The crushing demand for AI has also revealed the limits of the global supply chain for powerful chips used to develop and field AI models.
The continuing chip crunch has affected businesses large and small, including some of the AI industry’s leading platforms and may not meaningfully improve for at least a year or more, according to industry analysts.
The latest sign of a potentially extended shortage in AI chips came in Microsoft’s annual report recently. The report identifies, for the first time, the availability of graphics processing units (GPUs) as a possible risk factor for investors.
GPUs are a critical type of hardware that helps run the countless calculations involved in training and deploying artificial intelligence algorithms.

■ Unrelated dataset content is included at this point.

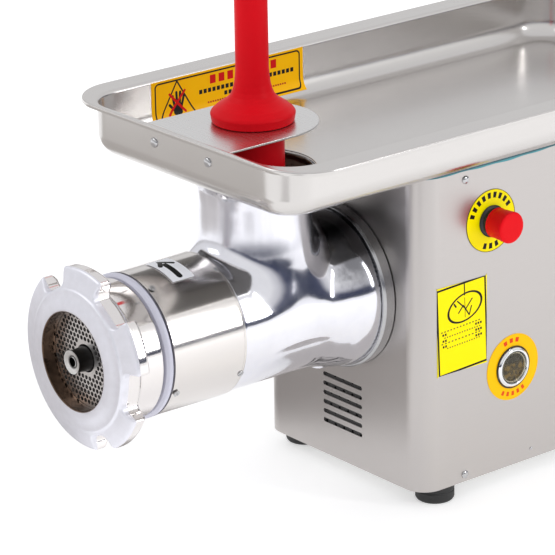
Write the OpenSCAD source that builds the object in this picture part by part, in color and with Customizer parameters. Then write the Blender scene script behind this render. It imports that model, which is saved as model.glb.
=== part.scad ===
// Electric meat grinder, size 32 class, as an assembly of separate named pieces.
// Millimetres. +Z up, the work head faces -Y, +X is the side with the stop button.
// Origin: middle of the overall box in X and Y, on the resting surface in Z.
// Inside the modules, place() moves to a local origin on the bottom edge of the
// housing's front face, so depths count back from that face and heights from that edge.

/* [Housing] */
// Housing width
body_w = 230; // [200:1:260]
// Housing height without feet
body_h = 313.5; // [280:0.5:340]
// Housing depth, front face to rear panel
body_l = 430; // [380:1:480]
// Radius of the two front upright bends
body_r = 22; // [10:1:40]
// Sheet thickness
sheet = 1.5; // [1:0.1:3]
// Foot height
foot_h = 16.5; // [10:0.5:30]
// Foot radius
foot_r = 18.5; // [12:0.5:25]
// Foot centre, sideways
foot_x = 95; // [70:1:105]
// Foot centre behind the front face
foot_y = 33.5; // [25:0.5:60]

/* [Tray] */
// Half width between the outer wall faces
tray_hw = 146; // [120:1:170]
// Front wall, distance ahead of the housing
tray_front = 183.3; // [150:0.1:210]
// Rear wall, distance behind the housing front
tray_back = 396; // [300:1:430]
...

“We continue to identify and evaluate opportunities to expand our datacenter locations and increase our server capacity to meet the evolving needs of our customers, particularly given the growing demand for AI services,” Microsoft wrote. “Our datacenters depend on the availability of permitted and buildable land, predictable energy, networking supplies, and servers, including graphics processing units (‘GPUs’) and other components.”
Microsoft’s nod to GPUs highlights how access to computing power serves as a critical bottleneck for AI. The issue directly affects companies that are building AI tools and products, and indirectly affects businesses and end-users who hope to apply the technology for their own purposes.
OpenAI CEO Sam Altman, testifying before the US Senate in May, suggested that the company’s chatbot tool was struggling to keep up with the number of requests users were throwing at it.